As my fiancee says, men are sluts. =b

- Chubbypanda
Unknown said…
As an ex gogo boy, the waitresses know what they are getting into when they take the job. So I have nothing else to say there

However, yeah, I do not want boob sweat on my fries. Ew. The judging... yeeeah, trashy and a bit soul crushing, but you know what you get into, and if you're smart, you get out.

The place prolly won;t last that long. I mean at Hooters I get awesome beer and shibby hot wings. And hot wings kick ass.

As for the copy editors. Yeeah, I mean I make spelling errors on my own shit or my blog because I might get tIerdd or lazzzzy, but for work you should be professional and know what the heck you were hired to do.
You have more than five readers my dear. I could compliment you further but that's as necessary as putting buttercream frosting on a scoop of Ben & Jerry's.

In fact, for once, I can't really add anything. You've said it beautifully.
Airy said…
I read that article and was disgusted too.
Anyanka said…
Times aren't tough for the LA Times financially--in fact, they are one of the few major papers to turn a tidy profit--but the owning Tribune Co. shareholders want even MORE profit, which means staffing cutbacks. LA area billionaires have offered to buy the paper, even, so that it can retain the high quality of journalism to which it is accustomed, but the Tribune shareholders don't want to give it up. Gotta love capitalism.

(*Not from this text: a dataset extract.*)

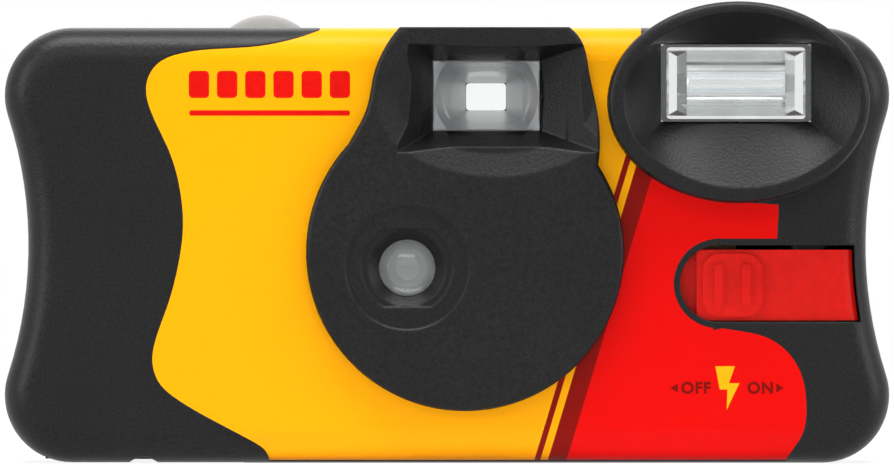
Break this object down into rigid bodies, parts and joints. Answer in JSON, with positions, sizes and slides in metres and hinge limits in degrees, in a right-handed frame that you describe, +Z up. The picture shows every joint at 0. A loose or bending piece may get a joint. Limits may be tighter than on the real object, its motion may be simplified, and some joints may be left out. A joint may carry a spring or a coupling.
{
  "type": "disposable film camera",
  "caption": "Single-use 35 mm film camera with a waisted body, built-in flash in an oval hood, a round lens panel, a viewfinder and a thumb wheel.",
  "frame": {"origin": "middle of the flat base, on the rest plane", "axes": "+Z up, -Y towards the lens side (front), +X towards the flash end, to the right of someone who looks at the front"},
  "size_m": [0.118, 0.036, 0.0614],
  "materials": {
    "black_plastic": "black ABS with a fine matte grain",
    "label_print": "printed film label, yellow with red",
    "frame_plastic": "black moulded plastic",
    "clear_plastic": "clear acrylic",
    "spring_steel": "bare spring steel",
    "white_plastic": "white moulded plastic",
    "grey_plastic": "light grey moulded plastic",
    "cartridge_print": "printed steel cartridge",
    "blackened_steel": "blackened steel sheet",
    "film": "brown film base",
    "reflector_metal": "bright aluminium reflector",
    "flash_glass": "glass tube",
    "board_laminate": "tan phenolic circuit board",
    "capacitor_sleeve": "black sleeved can",
    "ferrite": "ferrite core with a taped winding",
    "neon_glass": "neon lamp glass",
    "contact_metal": "nickel-plated steel",
    "red_plastic": "red moulded plastic",
    "battery_sleeve": "printed cell sleeve"
  },
  "bodies": {
    "camera_body": {"front_cover": "black_plastic", "back_cover": "black_plastic", "front_label": "label_print", "back_label": "label_print", "main_frame": "frame_plastic", "light_baffle": "frame_plastic", "lens_holder": "frame_plastic", "front_lens": "clear_plastic", "aperture_stop": "spring_steel", "rear_lens": "clear_plastic", "blade_spring": "spring_steel", "drive_spring": "spring_steel", "button_spring": "spring_steel", "anti_reverse_pawl": "frame_plastic", "cartridge_shell": "cartridge_print", "cartridge_caps": "blackened_steel", "film_strip": "film", "counter_window": "clear_plastic", "viewfinder_front_lens": "clear_plastic", "viewfinder_rear_lens": "clear_plastic", "viewfinder_tunnel": "frame_plastic", "flash_lens": "clear_plastic", "flash_reflector": "reflector_metal", "flash_tube": "flash_glass", "circuit_board": "board_laminate", "circuit_chips": "capacitor_sleeve", "flash_capacitor": "capacitor_sleeve", "transformer": "ferrite", "ready_lamp": "neon_glass", "ready_light_pipe": "clear_plastic", "switch_contact": "contact_metal", "trigger_contact": "contact_metal", "battery": "battery_sleeve", "battery_contact_top": "contact_metal", "battery_contact_bottom": "contact_metal"},
    "shutter_button": {"shutter_button": "grey_plastic"},
    "release_lever": {"release_lever": "white_plastic"},
    "drive_lever": {"drive_lever": "white_plastic"},
    "shutter_blade": {"shutter_blade": "spring_steel"},
    "advance_wheel": {"advance_wheel": "frame_plastic", "cartridge_spool": "frame_plastic"},
    "supply_spool": {"supply_spool": "frame_plastic", "film_roll": "film"},
    "film_sprocket": {"film_sprocket": "white_plastic"},
    "counter_disc": {"counter_disc": "white_plastic"},
    "flash_switch": {"flash_switch": "red_plastic"},
    "film_door": {"film_door": "black_plastic"}
  },
  "joints": [
    {"name": "shutter_press", "type": "slide", "parent": "camera_body", "child": "shutter_button", "axis": [0, 0, -1], "range_m": [0, 0.0015], "stiffness_N_per_m": 600},
    {"name": "release_rock", "type": "hinge", "parent": "camera_body", "child": "release_lever", "pos_m": [-0.016, -0.0045, 0.05], "axis": [0, -1, 0], "range_deg": [0, 12.5]},
    {"name": "drive_swing", "type": "hinge", "parent": "camera_body", "child": "drive_lever", "pos_m": [-0.0113, -0.0024, 0.0452], "axis": [0, 0, -1], "range_deg": [0, 20]},
    {"name": "blade_swing", "type": "hinge", "parent": "camera_body", "child": "shutter_blade", "pos_m": [-0.0128, -0.01005, 0.03], "axis": [0, -1, 0], "range_deg": [0, 40]},
    {"name": "film_advance", "type": "hinge", "parent": "camera_body", "child": "advance_wheel", "pos_m": [-0.04045, 0.001, 0.0516], "axis": [0, 0, 1], "continuous": true},
    {"name": "supply_turn", "type": "hinge", "parent": "camera_body", "child": "supply_spool", "pos_m": [0.0272, 0.0021, 0.026], "axis": [0, 0, 1], "continuous": true},
    {"name": "sprocket_turn", "type": "hinge", "parent": "camera_body", "child": "film_sprocket", "pos_m": [-0.0192, 0.0053, 0.045], "axis": [0, 0, 1], "continuous": true},
    {"name": "counter_turn", "type": "hinge", "parent": "camera_body", "child": "counter_disc", "pos_m": [-0.0095, 0.0035, 0.055], "axis": [0, 0, 1], "continuous": true},
    {"name": "flash_slide", "type": "slide", "parent": "camera_body", "child": "flash_switch", "axis": [1, 0, 0], "range_m": [-0.0019, 0]},
    {"name": "film_door_hinge", "type": "hinge", "parent": "camera_body", "child": "film_door", "pos_m": [-0.04045, 0.0106, 0.0014], "axis": [1, 0, 0], "range_deg": [0, 95]}
  ],
  "couplings": [
    {"joint": "release_rock", "follows": "shutter_press", "rad_per_m": 145},
    {"joint": "blade_swing", "follows": "drive_swing", "ratio": 2},
    {"joint": "supply_turn", "follows": "film_advance", "ratio": 0.5612},
    {"joint": "sprocket_turn", "follows": "film_advance", "ratio": 0.9094},
    {"joint": "counter_turn", "follows": "film_advance", "ratio": -0.022735}
  ]
}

Also, can you post that article on le Bitch blog?
KT said…
I'll try to remember to post it when I get a minute.

As for the Times, after viewing the craptastic !NEW! layout, I can only surmise that whoever runs the Times needs to start taking their ADHD meds again.

I don't know if they're trying to look like they just cut and paste their stories onto the front page from a bunch of different newspapers or this is some new avant garde wave of typesetting that I simply do not understand.